__INSTRUCTION__
Each line below is to be written out in full, exactly as shown.

__SOURCE EXCERPT__
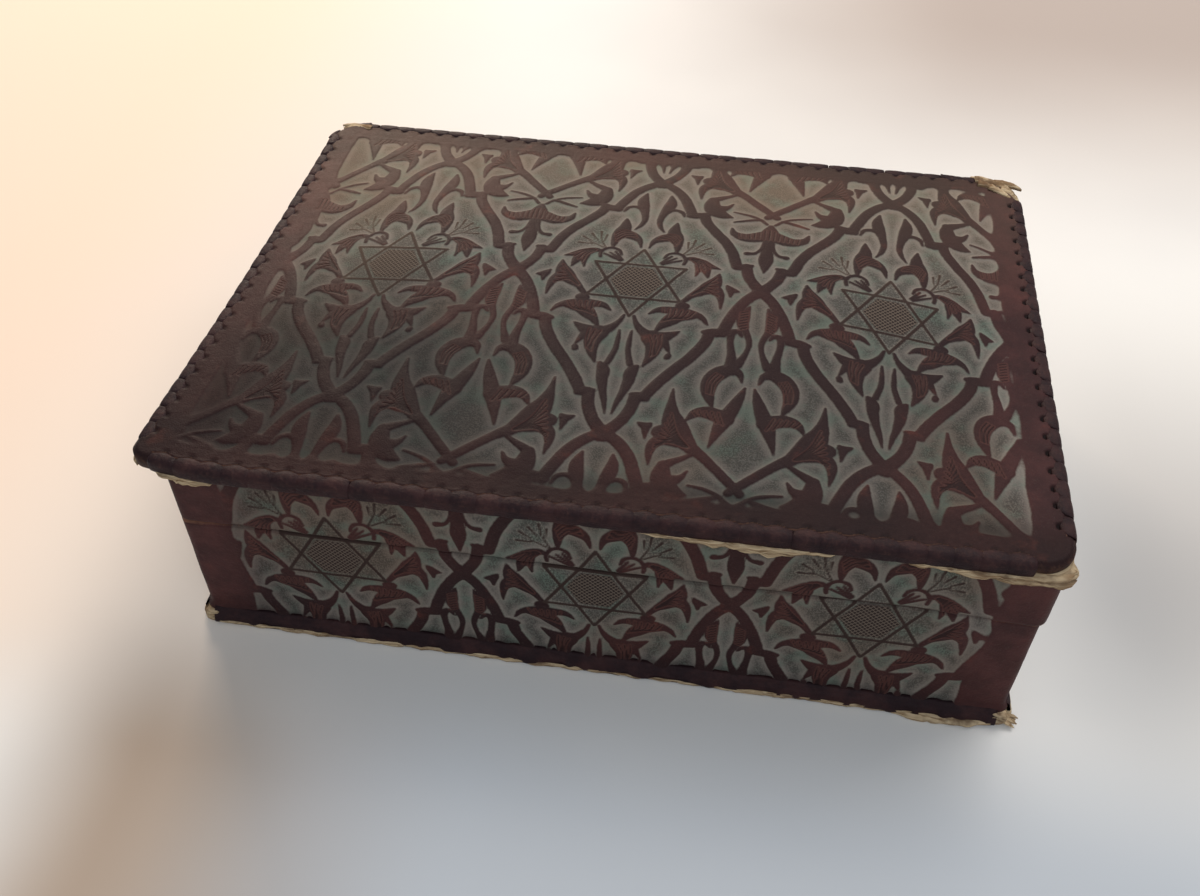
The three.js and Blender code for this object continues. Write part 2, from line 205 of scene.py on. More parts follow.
def cross_hatch(paint, hatch_far):
    """The hexagon in a star's middle, and the net of crossing ridges inside it."""
    inside = paint.step(hatch_far, -0.4, 0.5, 1, 0)
    split = paint.add("ShaderNodeSeparateXYZ", {0: paint.vector("die")})
    across, up = split.outputs[0], split.outputs[1]
    ridges = []
    for turn in (1, -1):
        slant = paint.times(paint.plus(across, paint.times(up, turn)), HATCH_LINES)
        share = paint.math("FRACT", slant)
        ridge = paint.math("ABSOLUTE", paint.math("SUBTRACT", share, 0.5))
        ridges.append(paint.step(ridge, 0.05, 0.2, 1, 0))
    return inside, paint.times(paint.math("MAXIMUM", *ridges), inside)


def embossed_leather():
    """Raised ornament in oxblood over a stippled grey green ground, from the distances that the
    mesh carries: how far each point lies outside the raised strokes, the tooled lines, the thin
    lines of the stars and the cross hatched hexagons."""
    paint = Paint("embossed_leather", specular=0.07)
    raised_far, line_far, star_far, hatch_far = map(
        paint.attribute, ("raised_far", "line_far", "star_far", "hatch_far"))
    wear, fade, hole, painted_shade, painted_sheen, flush = map(
        paint.attribute, ("wear", "fade", "hole", "painted_shade", "painted_sheen", "flush"))

    broad = paint.noise(0.018, 3)
    blotch = paint.noise(0.09, 4, roughness=0.6)
    fine = paint.noise(0.7, 3, roughness=0.65)
    grain = paint.noise(2.1, 2, stretch=(1, 0.9, 0.7), roughness=0.55)
    ragged = paint.around_zero(fine, 0.5)
    edge = paint.plus(raised_far, ragged)

    raised = paint.step(edge, -0.3, 0.3, 1, 0)
    star = paint.step(star_far, -0.2, 0.32, 1, 0)
    lines = paint.times(paint.step(line_far, -0.12, 0.22, 1, 0), raised)
    halo = paint.plus(edge, paint.around_zero(blotch, 1.8))
    pale = paint.math("MAXIMUM", paint.step(halo, 0.0, 1.3, 0.6, 0), paint.step(star_far, 0.2, 1.0, 0.6, 0))

    dots = paint.step(grain, 0.42, 0.6, 1, 0)
    stipple = paint.times(dots, paint.step(halo, 0.5, 3.2, 0.2, 1))
    ground = paint.mix(paint.step(halo, 1.0, 3.2, 0, 0.6), GROUND, GROUND_OPEN)
    ground = paint.mix(pale, ground, GROUND_PALE)
    ground = paint.coat(ground, GROUND_BROWN, broad, 0.44, 0.68, 0.6)
    ground = paint.mix(paint.step(blotch, 0.32, 0.56, 0.65, 0), ground, GROUND_GREEN)
    ground = paint.mix(paint.times(stipple, 0.62), ground, GROUND_DARK)
    # Painted shade darkens the ground where the mesh marks it.
    ground = paint.mix(paint.times(painted_shade, 0.45), ground, GROUND_SHADED)

    inside, hatch = cross_hatch(paint, hatch_far)
    ground = paint.mix(paint.times(inside, 0.94), ground, HATCH_FIELD)
    ground = paint.mix(paint.times(hatch, 0.85), ground, HATCH_RIDGE)

    red = paint.mix(paint.step(broad, 0.38, 0.66), OXBLOOD_DARK, OXBLOOD)
    red = paint.coat(red, OXBLOOD_RUBBED, blotch, 0.58, 0.8, 0.7)
    red = paint.coat(red, OXBLOOD_DARK, fine, 0.35, 0.7, 0.35)
    red = paint.coat(red, GROUND_PALE, grain, 0.55, 0.75, 0.06)
    flushed = paint.times(flush, paint.step(blotch, 0.35, 0.65, 0.2, 0.6))
    red = paint.mix(flushed, red, FLUSHED)
    rib = paint.step(line_far, 0.15, 0.7, 1, 0)
    red = paint.mix(paint.times(rib, 0.3), red, RIB_LIGHT)
    red = paint.mix(paint.times(lines, 0.85), red, TOOLED_DARK)
    # Fading turns the ground to the red: worn pattern, and painted shade on the lid's front left and the
    # front face.
    ground = paint.mix(paint.times(fade, 0.75), ground, red)
    top = paint.mix(raised, ground, red)
    top = paint.mix(paint.times(star, 0.95), top, STAR_DARK)
    scuff = paint.step(paint.plus(wear, paint.times(fine, 0.5)), 0.65, 1.0)
    top = paint.mix(paint.times(scuff, 0.75), top, SCUFFED)
    # Painted sheen: a paler warm film, strongest on the ground, where the mesh marks it.
    sheen_share = paint.times(painted_sheen, paint.step(raised, 0, 1, 0.36, 0.12))
    top = paint.mix(sheen_share, top, SHEEN_TONE)
    # Painted shade darkens everything where the mesh marks it.
    top = paint.mix(paint.times(painted_shade, 0.56), top, SHADE_DARK)
    # Painted shade inside the lacing holes.
    top = paint.mix(paint.times(hole, 0.92), top, HOLE_SHADE)

    rough = paint.step(raised, 0, 1, 0.74, 0.56)
    rough = paint.plus(rough, paint.around_zero(fine, 0.25))
    pores = paint.cells(1.6)
    height = paint.plus(paint.times(pores, 0.25), fine)
    for mask, rise in ((stipple, -0.7), (hatch, 0.9), (lines, -0.8)):
        height = paint.plus(height, paint.times(mask, rise))
    return paint.done(top, rough, height, 0.2, 0.7)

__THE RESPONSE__
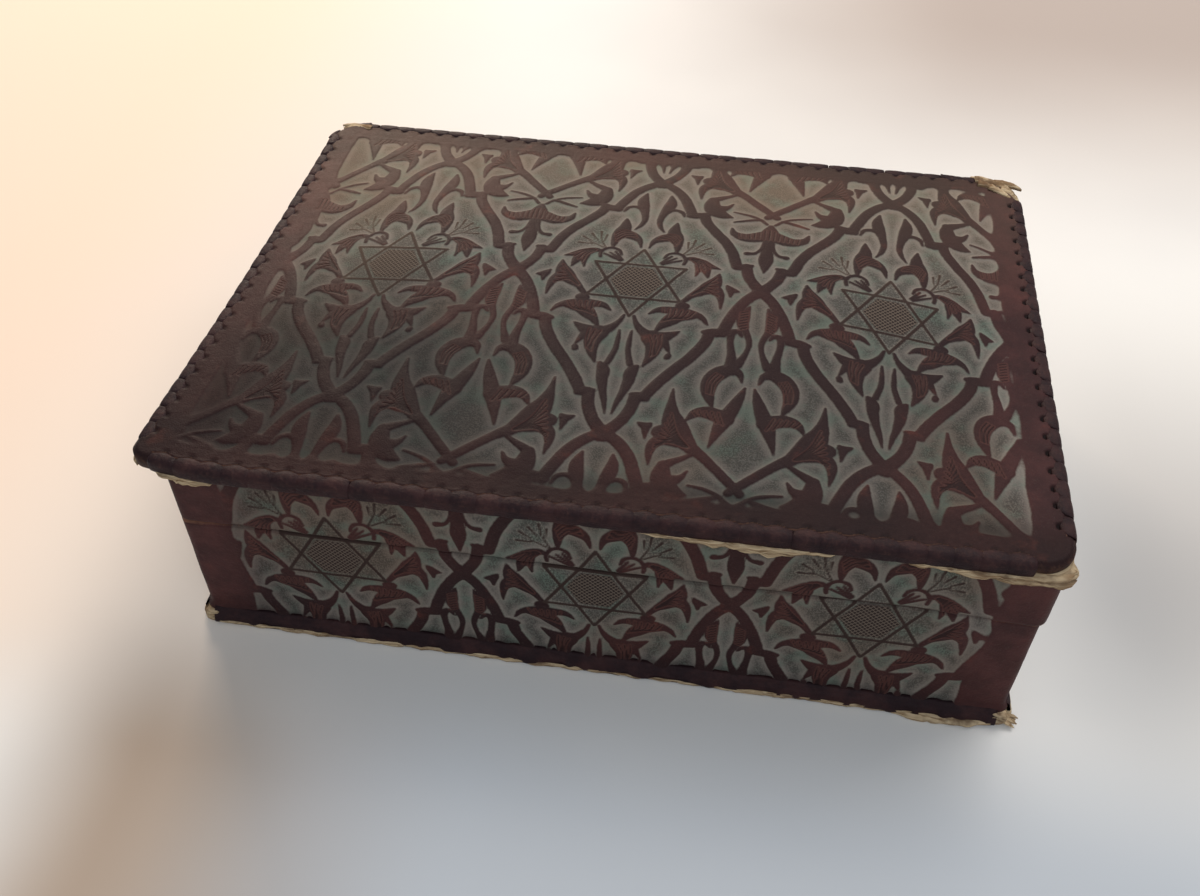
The three.js and Blender code for this object continues. Write part 2, from line 205 of scene.py on. More parts follow.
def cross_hatch(paint, hatch_far):
    """The hexagon in a star's middle, and the net of crossing ridges inside it."""
    inside = paint.step(hatch_far, -0.4, 0.5, 1, 0)
    split = paint.add("ShaderNodeSeparateXYZ", {0: paint.vector("die")})
    across, up = split.outputs[0], split.outputs[1]
    ridges = []
    for turn in (1, -1):
        slant = paint.times(paint.plus(across, paint.times(up, turn)), HATCH_LINES)
        share = paint.math("FRACT", slant)
        ridge = paint.math("ABSOLUTE", paint.math("SUBTRACT", share, 0.5))
        ridges.append(paint.step(ridge, 0.05, 0.2, 1, 0))
    return inside, paint.times(paint.math("MAXIMUM", *ridges), inside)


def embossed_leather():
    """Raised ornament in oxblood over a stippled grey green ground, from the distances that the
    mesh carries: how far each point lies outside the raised strokes, the tooled lines, the thin
    lines of the stars and the cross hatched hexagons."""
    paint = Paint("embossed_leather", specular=0.07)
    raised_far, line_far, star_far, hatch_far = map(
        paint.attribute, ("raised_far", "line_far", "star_far", "hatch_far"))
    wear, fade, hole, painted_shade, painted_sheen, flush = map(
        paint.attribute, ("wear", "fade", "hole", "painted_shade", "painted_sheen", "flush"))

    broad = paint.noise(0.018, 3)
    blotch = paint.noise(0.09, 4, roughness=0.6)
    fine = paint.noise(0.7, 3, roughness=0.65)
    grain = paint.noise(2.1, 2, stretch=(1, 0.9, 0.7), roughness=0.55)
    ragged = paint.around_zero(fine, 0.5)
    edge = paint.plus(raised_far, ragged)

    raised = paint.step(edge, -0.3, 0.3, 1, 0)
    star = paint.step(star_far, -0.2, 0.32, 1, 0)
    lines = paint.times(paint.step(line_far, -0.12, 0.22, 1, 0), raised)
    halo = paint.plus(edge, paint.around_zero(blotch, 1.8))
    pale = paint.math("MAXIMUM", paint.step(halo, 0.0, 1.3, 0.6, 0), paint.step(star_far, 0.2, 1.0, 0.6, 0))

    dots = paint.step(grain, 0.42, 0.6, 1, 0)
    stipple = paint.times(dots, paint.step(halo, 0.5, 3.2, 0.2, 1))
    ground = paint.mix(paint.step(halo, 1.0, 3.2, 0, 0.6), GROUND, GROUND_OPEN)
    ground = paint.mix(pale, ground, GROUND_PALE)
    ground = paint.coat(ground, GROUND_BROWN, broad, 0.44, 0.68, 0.6)
    ground = paint.mix(paint.step(blotch, 0.32, 0.56, 0.65, 0), ground, GROUND_GREEN)
    ground = paint.mix(paint.times(stipple, 0.62), ground, GROUND_DARK)
    # Painted shade darkens the ground where the mesh marks it.
    ground = paint.mix(paint.times(painted_shade, 0.45), ground, GROUND_SHADED)

    inside, hatch = cross_hatch(paint, hatch_far)
    ground = paint.mix(paint.times(inside, 0.94), ground, HATCH_FIELD)
    ground = paint.mix(paint.times(hatch, 0.85), ground, HATCH_RIDGE)

    red = paint.mix(paint.step(broad, 0.38, 0.66), OXBLOOD_DARK, OXBLOOD)
    red = paint.coat(red, OXBLOOD_RUBBED, blotch, 0.58, 0.8, 0.7)
    red = paint.coat(red, OXBLOOD_DARK, fine, 0.35, 0.7, 0.35)
    red = paint.coat(red, GROUND_PALE, grain, 0.55, 0.75, 0.06)
    flushed = paint.times(flush, paint.step(blotch, 0.35, 0.65, 0.2, 0.6))
    red = paint.mix(flushed, red, FLUSHED)
    rib = paint.step(line_far, 0.15, 0.7, 1, 0)
    red = paint.mix(paint.times(rib, 0.3), red, RIB_LIGHT)
    red = paint.mix(paint.times(lines, 0.85), red, TOOLED_DARK)
    # Fading turns the ground to the red: worn pattern, and painted shade on the lid's front left and the
    # front face.
    ground = paint.mix(paint.times(fade, 0.75), ground, red)
    top = paint.mix(raised, ground, red)
    top = paint.mix(paint.times(star, 0.95), top, STAR_DARK)
    scuff = paint.step(paint.plus(wear, paint.times(fine, 0.5)), 0.65, 1.0)
    top = paint.mix(paint.times(scuff, 0.75), top, SCUFFED)
    # Painted sheen: a paler warm film, strongest on the ground, where the mesh marks it.
    sheen_share = paint.times(painted_sheen, paint.step(raised, 0, 1, 0.36, 0.12))
    top = paint.mix(sheen_share, top, SHEEN_TONE)
    # Painted shade darkens everything where the mesh marks it.
    top = paint.mix(paint.times(painted_shade, 0.56), top, SHADE_DARK)
    # Painted shade inside the lacing holes.
    top = paint.mix(paint.times(hole, 0.92), top, HOLE_SHADE)

    rough = paint.step(raised, 0, 1, 0.74, 0.56)
    rough = paint.plus(rough, paint.around_zero(fine, 0.25))
    pores = paint.cells(1.6)
    height = paint.plus(paint.times(pores, 0.25), fine)
    for mask, rise in ((stipple, -0.7), (hatch, 0.9), (lines, -0.8)):
        height = paint.plus(height, paint.times(mask, rise))
    return paint.done(top, rough, height, 0.2, 0.7)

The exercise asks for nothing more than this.